▶ _Problem statement_: Show all lines from the listing below that contain "joints".

▶ _Dataset content_:
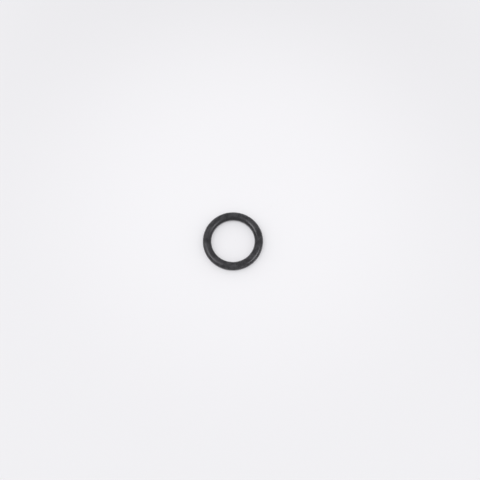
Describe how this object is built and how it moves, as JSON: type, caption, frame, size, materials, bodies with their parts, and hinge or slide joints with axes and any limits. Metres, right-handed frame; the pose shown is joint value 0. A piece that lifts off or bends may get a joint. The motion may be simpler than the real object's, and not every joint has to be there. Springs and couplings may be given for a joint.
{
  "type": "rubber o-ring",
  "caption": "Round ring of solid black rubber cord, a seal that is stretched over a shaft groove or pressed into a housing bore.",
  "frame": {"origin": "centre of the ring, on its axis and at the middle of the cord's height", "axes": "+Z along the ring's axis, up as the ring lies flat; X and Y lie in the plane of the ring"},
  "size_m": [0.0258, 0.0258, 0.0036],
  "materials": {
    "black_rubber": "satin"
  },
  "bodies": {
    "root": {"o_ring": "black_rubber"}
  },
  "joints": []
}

▶ _Solution for this task_:
Describe how this object is built and how it moves, as JSON: type, caption, frame, size, materials, bodies with their parts, and hinge or slide joints with axes and any limits. Metres, right-handed frame; the pose shown is joint value 0. A piece that lifts off or bends may get a joint. The motion may be simpler than the real object's, and not every joint has to be there. Springs and couplings may be given for a joint.
  "joints": []